È stato facile fare amicizia con gli altri volontari soprattutto grazie ai viaggi che organizzavamo nei giorni liberi, abbiamo girato quasi tutta la Jamaica e visto paesaggi davvero indimenticabili, ma già il viaggio in se era abbastanza particolare, ci muovevamo con dei pulmini di almeno 40 anni fa dove venivamo stipati in almeno 20 persone, la prima volta non pensavo di poter riuscire a resistere per 3 ore in quelle condizioni ma mi sono abituato anche a questo e ne porto dietro un bel ricordo.

Questa esperienza mi ha consentito di calarmi in una realtà totalmente diversa dalla vita “comoda” a cui sono abituato e conoscere persone abituate a vivere senza ciò che noi consideriamo indispensabile, ma anche di: nuotare nella barriera corallina, arrampicarmi per una cascata, passare serate in mezzo alla giungla o sul mar dei caraibi e tant’altro; per cui posso dire a gran voce che ne valsa la pena!

A questo punto sarebbe scontato dire che un’esperienza così forte mi abbia cambiato, non è così; io sono sempre lo stesso ma sicuramente aver vissuto, anche se solo per un mese, un altro tipo di vita mi ha fatto crescere e maturare, e penso proprio che da ora in poi per me sarà un po’ più semplice dare il giusto peso a tutto ciò che ci circonda nella quotidianità.
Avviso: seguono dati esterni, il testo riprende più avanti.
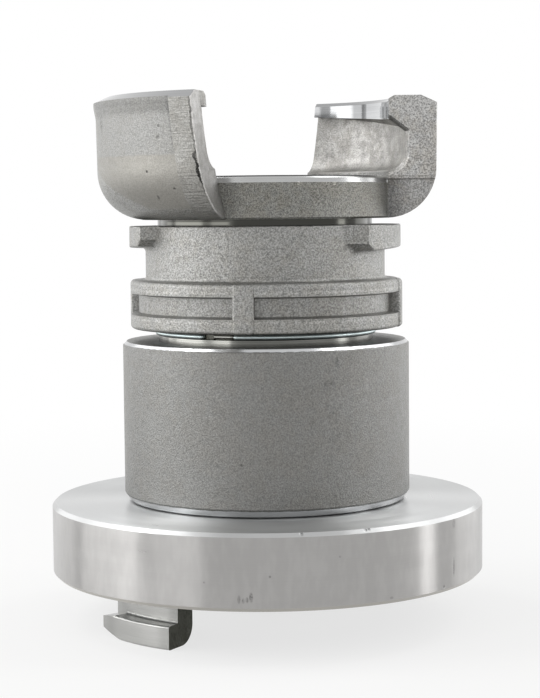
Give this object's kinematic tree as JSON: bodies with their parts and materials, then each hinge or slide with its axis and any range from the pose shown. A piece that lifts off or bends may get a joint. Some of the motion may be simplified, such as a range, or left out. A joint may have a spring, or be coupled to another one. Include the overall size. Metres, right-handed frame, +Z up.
{
  "type": "fire hose coupling adapter",
  "caption": "Fire hose coupling adapter that joins a claw coupling with a free locking ring to a larger lug coupling through a threaded sleeve.",
  "frame": {"origin": "on the axis of the waterway, in the plane that the two lugs stand on", "axes": "+Z up along the waterway from the lug coupling to the claw coupling, +X through the middle of one claw horn"},
  "size_m": [0.098, 0.098, 0.1179],
  "materials": {
    "claw_aluminium": "blasted casting with turned neck, rim and horn tops",
    "ring_aluminium": "blasted casting",
    "sleeve_aluminium": "fine satin, turned",
    "disc_aluminium": "turned and polished, blasted lugs",
    "seal_rubber": "matte black",
    "gasket_fibre": "matte dark red",
    "zinc_plate": "bright zinc with a blue cast"
  },
  "bodies": {
    "adapter": {"lug_disc": "disc_aluminium", "lug_seal": "seal_rubber", "sleeve": "sleeve_aluminium", "lower_gasket": "gasket_fibre", "upper_gasket": "gasket_fibre", "claw_head": "claw_aluminium", "claw_seal": "seal_rubber", "retaining_ring": "zinc_plate"},
    "locking_ring": {"locking_ring": "ring_aluminium"}
  },
  "joints": [
    {"name": "ring_turn", "type": "hinge", "parent": "adapter", "child": "locking_ring", "pos_m": [0, 0, 0.0778], "axis": [0, 0, 1], "continuous": true}
  ]
}
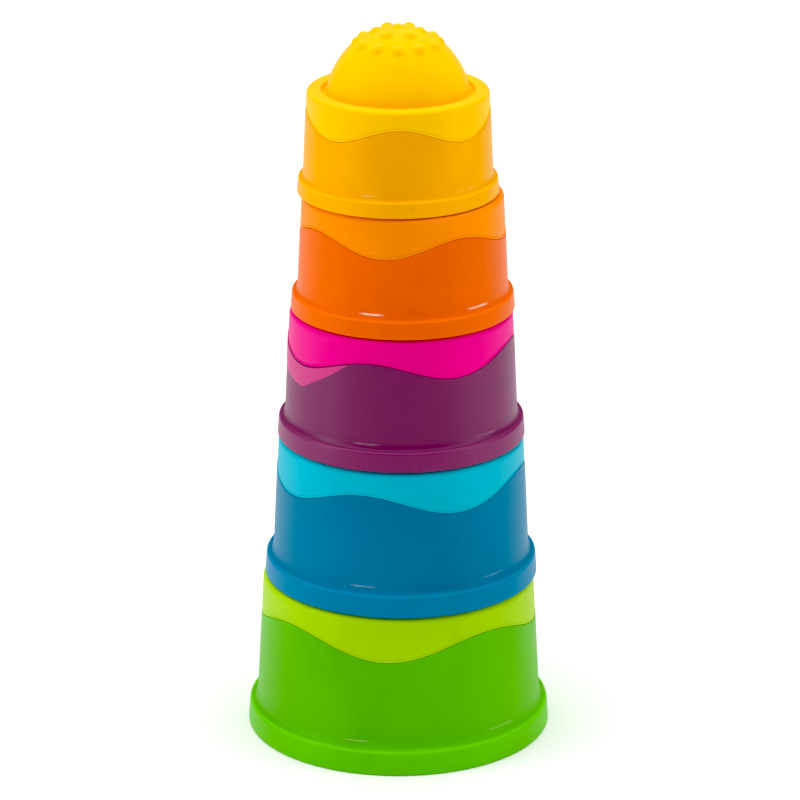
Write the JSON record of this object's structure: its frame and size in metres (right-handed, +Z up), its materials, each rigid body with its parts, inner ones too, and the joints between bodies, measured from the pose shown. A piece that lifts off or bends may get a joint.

Quello che ho ricevuto da questa avventura è sicuramente molto di più di quello che ho dato, l’intensità di emozioni con cui ho trascorso i miei giorni, grazie anche a tutte le persone che ho incontrato, sono qualcosa che mi porterò dentro per sempre e difficilmente potrò tradurle a parole. Spero proprio in futuro di avere un’altra occasione del genere, anche se difficilmente sarà possibile provare emozioni simili e cosi forti proprio perché tutto ciò che ho vissuto è stato per me completamente nuovo.